O juiz Sérgio Moro restabeleceu a confiança na Justiça graças a um princípio claro e simples: ninguém está acima da lei. Moro não está só. Com ele, juízes, procuradores e a Polícia Federal estão envolvidos na apuração dos crimes. A reconstrução do país já está em curso, é preciso lembrar, quando a exposição diária à escabrosa criminalidade que nos assola estimula a depressão e a impotência.

O sistema político acabou e deixa um vazio. O buraco negro da política, sorvedouro de energias e esperanças, não se transforma da noite para o dia. Não saber como se faz o que precisa ser feito não impede que continue a ser preciso fazê-lo. A solução desse quebra cabeças tem que ser buscada em outros espaços e atores, nas novas formas de reivindicação de direitos e de ação transformadora já presentes na sociedade, a exemplo do que se fez na Campanha da Fome, de Betinho, e na Lei da Ficha limpa. A política só se regenera da sociedade para os partidos. 

Desmistificar o discurso paralisante da falta de lideranças no país é parte da reconstrução. Há lideranças, sim, que, por palavras e obras, conquistaram a confiança da população. Drauzio Varella, sem ser político, é uma liderança nacional. É urgente fazermos um mapeamento, nos círculos de confiança em que nos movemos, de gente em quem votaríamos com orgulho. 

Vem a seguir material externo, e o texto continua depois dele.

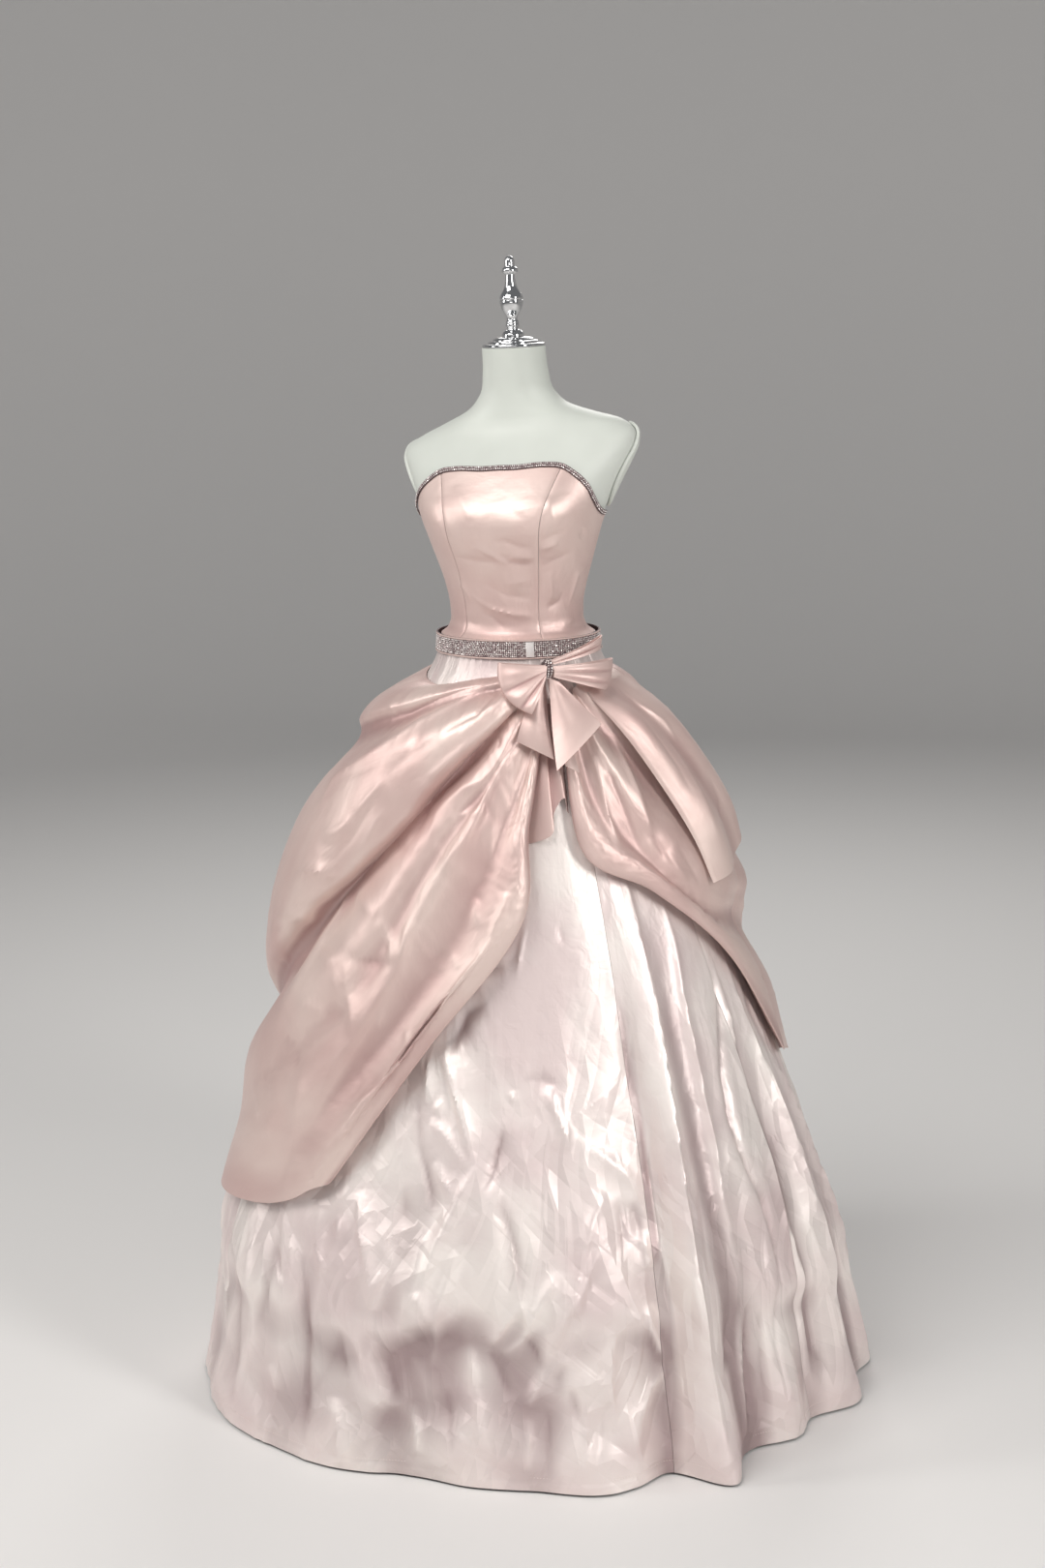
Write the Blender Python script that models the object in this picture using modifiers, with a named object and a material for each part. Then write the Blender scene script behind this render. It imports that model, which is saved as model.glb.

Precisamos de uma antilista da Odebrecht, feita de homens e mulheres em quem a população se reconheça e que possa vir a representá-la. Para que essa lista de honra e não de vergonha seja viável precisamos de uma campanha nacional em prol da possibilidade de apresentação de candidaturas independentes, desvinculadas dos partidos e suas máquinas carcomidas. 

Precisamos de uma Constituinte com o mandato de refazer as instituições políticas adaptando-as aos tempos em que vivemos, às novas formas de expressão de opiniões e de comunicação que estão hoje à nossa disposição.

Do estatuto de um dos países mais corruptos do mundo passamos ao do país que melhor luta contra a corrupção. A volta por cima que estamos dando, quero ver quem dava. O mais difícil foi feito: enfrentar gigantes empresariais e caudilhos, quebrar o padrão de impunidade que estimulava a bandidagem.

Inovar é preciso. O novo não vem do velho. Ele se gera a si mesmo e cria o espaço para se expandir.